Desde então, a energia renovável cresceu rapidamente em toda a região, criando mais desafios para os operadores de rede equilibrarem enormes oscilações de fornecimento em dias ensolarados ou com muito vento.

A frequência foi um fator principal nos apagões do Texas durante uma tempestade de inverno extrema em fevereiro de 2021.

O clima congelante e o gelo forçaram o desligamento em massa de usinas de gás, fazendo a frequência despencar e provocando a queda em cascata de outras usinas, resultando em falhas generalizadas.
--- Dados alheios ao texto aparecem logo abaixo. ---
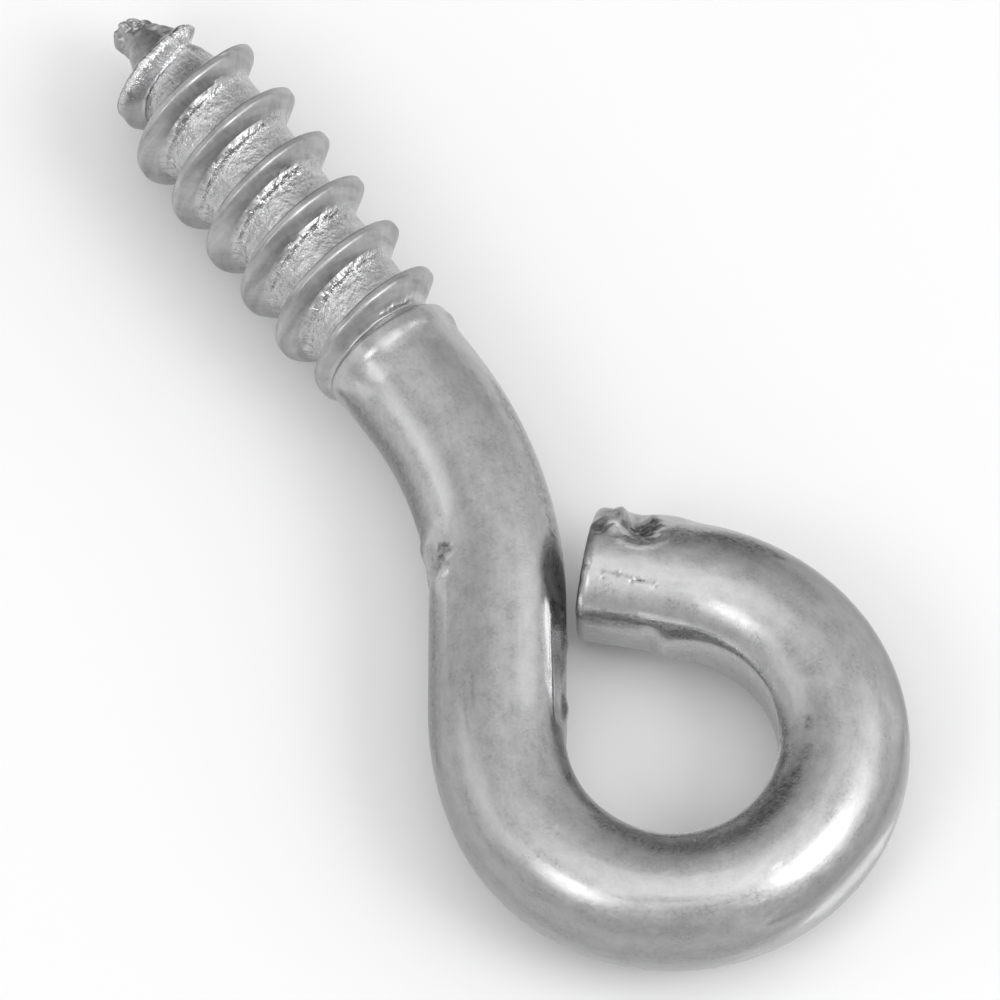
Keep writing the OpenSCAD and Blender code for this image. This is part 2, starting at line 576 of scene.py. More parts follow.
@dataclass(frozen=True)
class Mark:
    """A mark in the surface.

    It lies at a place along the wire (millimetres) and an angle round it (degrees), and reaches length
    to each side along the wire and width to each side round it. Its height is negative in a hollow.
    """

    form: Form
    along: float
    around: float
    length: float
    width: float
    height: float
    turn: float = 0.0

    def rise(self, skin: "Skin") -> np.ndarray:
        """How far the mark lifts each point of the surface."""
        u, v = skin.offset(self.along, self.around)
        turn = math.radians(self.turn)
        across = v * math.cos(turn) - u * math.sin(turn)
        u = (u * math.cos(turn) + v * math.sin(turn)) / self.length
        v = across / self.width
        q = np.hypot(u, v)
        inside = np.clip(1 - q * q, 0, 1)
        if self.form is Form.DENT:
            shape = inside**2
        elif self.form is Form.PIT:
            shape = np.sqrt(inside) * inside
        elif self.form is Form.RING:
            shape = np.clip(1 - ((q - RING_PEAK) / RING_HALF) ** 2, 0, 1)
        else:
            shape = inside * np.cos(v * math.tau * RIB_WAVES + u)
        return self.height * shape


@dataclass(frozen=True)
class Flat:
    """A flat that a tool pressed into the side of the wire (millimetres and degrees)."""

    start: float
    stop: float
    around: float
    depth: float
    run_out: float = 0.5
    curve_r: float = math.inf
    blend: float = 0.02

    def rise(self, skin: "Skin") -> np.ndarray:
        """How far the flat lowers each point of the surface."""
        turned = np.cos(skin.around - math.radians(self.around))
        middle = (self.start + self.stop) / 2
        bow = (skin.along - middle) ** 2 / (2 * self.curve_r)
        level = skin.wire_r - self.depth + bow
        sunk = level / np.maximum(turned, FLAT_SIDE) - skin.wire_r
        edge = np.clip(self.blend - np.abs(sunk), 0, None) ** 2 / (4 * self.blend)
        sunk = np.minimum(sunk, 0.0) - edge
        from_start = np.clip((skin.along - self.start) / self.run_out, 0, 1)
        to_stop = np.clip((self.stop - skin.along) / self.run_out, 0, 1)
        share = np.minimum(from_start, to_stop)
        return sunk * share * share * (3 - 2 * share) * (turned > FLAT_SIDE)


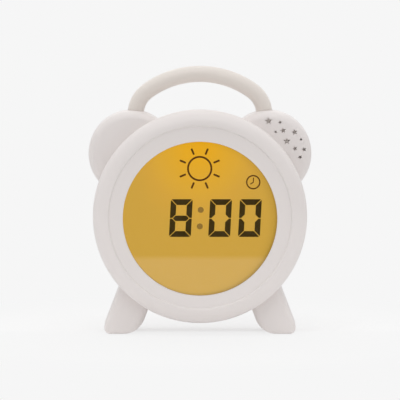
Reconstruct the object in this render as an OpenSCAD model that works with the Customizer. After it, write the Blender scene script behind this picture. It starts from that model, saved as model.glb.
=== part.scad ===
// Kids' alarm clock with night light: two moulded shells that clamp an arched handle,
// a round backlit LCD, and a back with six keys, a slide switch and a battery bay.
// Millimetres. The origin is on the table, under the middle of the clock: +Z up, front towards -Y.

/* [Body] */
// Diameter of the round body over its beaded rim
body_d = 136; // [133:1:140]
// Depth from the rim's crest to the tops of the keys on the back
depth = 62; // [60:1:68]
// Gap between the round body and the table
belly_gap = 8; // [6:0.2:9]
// Wall thickness of both shells
wall = 2.2; // [1.8:0.1:2.5]
// How far in front of mid-depth the two shells meet
parting = 2; // [1:0.5:3]
// Gap along the line where the shells meet
seam = 0.1; // [0.05:0.05:0.2]
// Radius of the bead round the front rim
bead_r = 9; // [8.5:0.25:9.5]
// Rounding of the rim's crest, on its inner side
crest_r = 1.2; // [0.9:0.1:1.3]
// How far inside the crest the dish begins
crease_in = 1.4; // [1.3:0.1:1.8]
// How far the dish's outer edge lies below the crest
crease_drop = 1.1; // [0.9:0.1:1.3]
// Wall thickness inside the bead
rim_wall = 2.8; // [2.5:0.1:3]
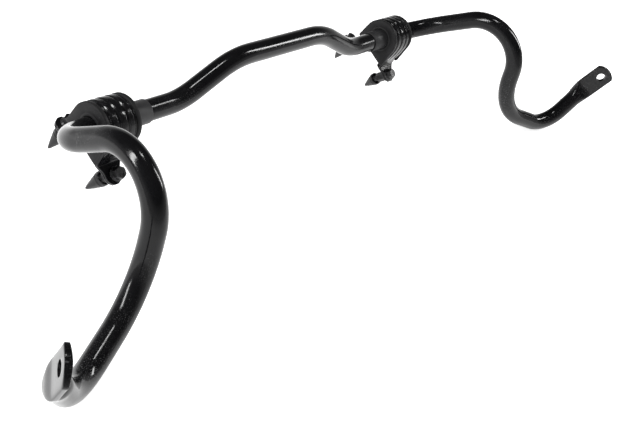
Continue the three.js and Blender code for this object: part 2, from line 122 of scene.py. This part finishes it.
CONE_TIP_RADIUS = 0.0012
CONE_RIM = 0.0005
CONE_LENGTH = 0.0276
CONE_BORE_RADIUS = 0.0072
CONE_BORE_DEPTH = 0.006
SEAT_GAP = 0.0002
NUT_TOP = -(2 * SHEET + SHEET_GAP + SEAT_GAP)

FINE_BEND = math.radians(3)
ROUND_SIDES = 64

FLOOR_HALF = 40
FLOOR_LOW = -0.0003                         # clears the visual model's lowest point by a hair
FLOOR_GLOW = 0.86


# ---- small helpers ----
def smoothstep(value, low, high):
    t = min(1, max(0, (value - low) / (high - low)))
    return t * t * (3 - 2 * t)


def lerp(a, b, t):
    return a + (b - a) * t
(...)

Até agora, a única informação sobre o que causou a crise foi um comentário do operador de rede Red Eléctrica de que o apagão foi resultado de uma “oscilação”, o que sugere uma perturbação na frequência ou na tensão da rede — ambos fatores cruciais para manter a estabilidade.

A frequência, que normalmente se mantém estável em torno de 50 hertz, é o batimento cardíaco da rede.

A consultoria especializada em monitoramento de frequência Gridradar afirmou ter identificado um movimento rápido na frequência logo após o meio-dia na Espanha — imediatamente antes do apagão ocorrer. Tais oscilações podem provocar reações em cadeia que, em última instância, levam a um apagão.

Não se sabe o que causou a perturbação inicial. Mas é possível que tenha sido agravada pela grande participação de fontes renováveis na geração de energia naquele momento.

Para manter a frequência correta e garantir a estabilidade, a rede precisa de energia cinética, gerada pelas turbinas giratórias de usinas térmicas

. Essa energia cinética não pode ser fornecida por turbinas eólicas ou painéis solares, de modo que Espanha e Portugal necessitam ter usinas de carvão, gás ou hidroelétricas conectadas.

Conexões frágeis
Outro ponto de vulnerabilidade para a Espanha é a falta de interconexões, ou seja, ela não possui muitos dos grandes cabos de energia que a conectem a países vizinhos.

Essas linhas, que permitem importações e exportações de energia, são vistas na Europa como um meio de aumentar a segurança energética.

Para a Espanha, isso significa que, se houver excesso de energia, como em um dia ensolarado, existem poucas rotas para escoar essa energia da rede.

E, se faltar energia, há poucas opções para que vizinhos ajudem.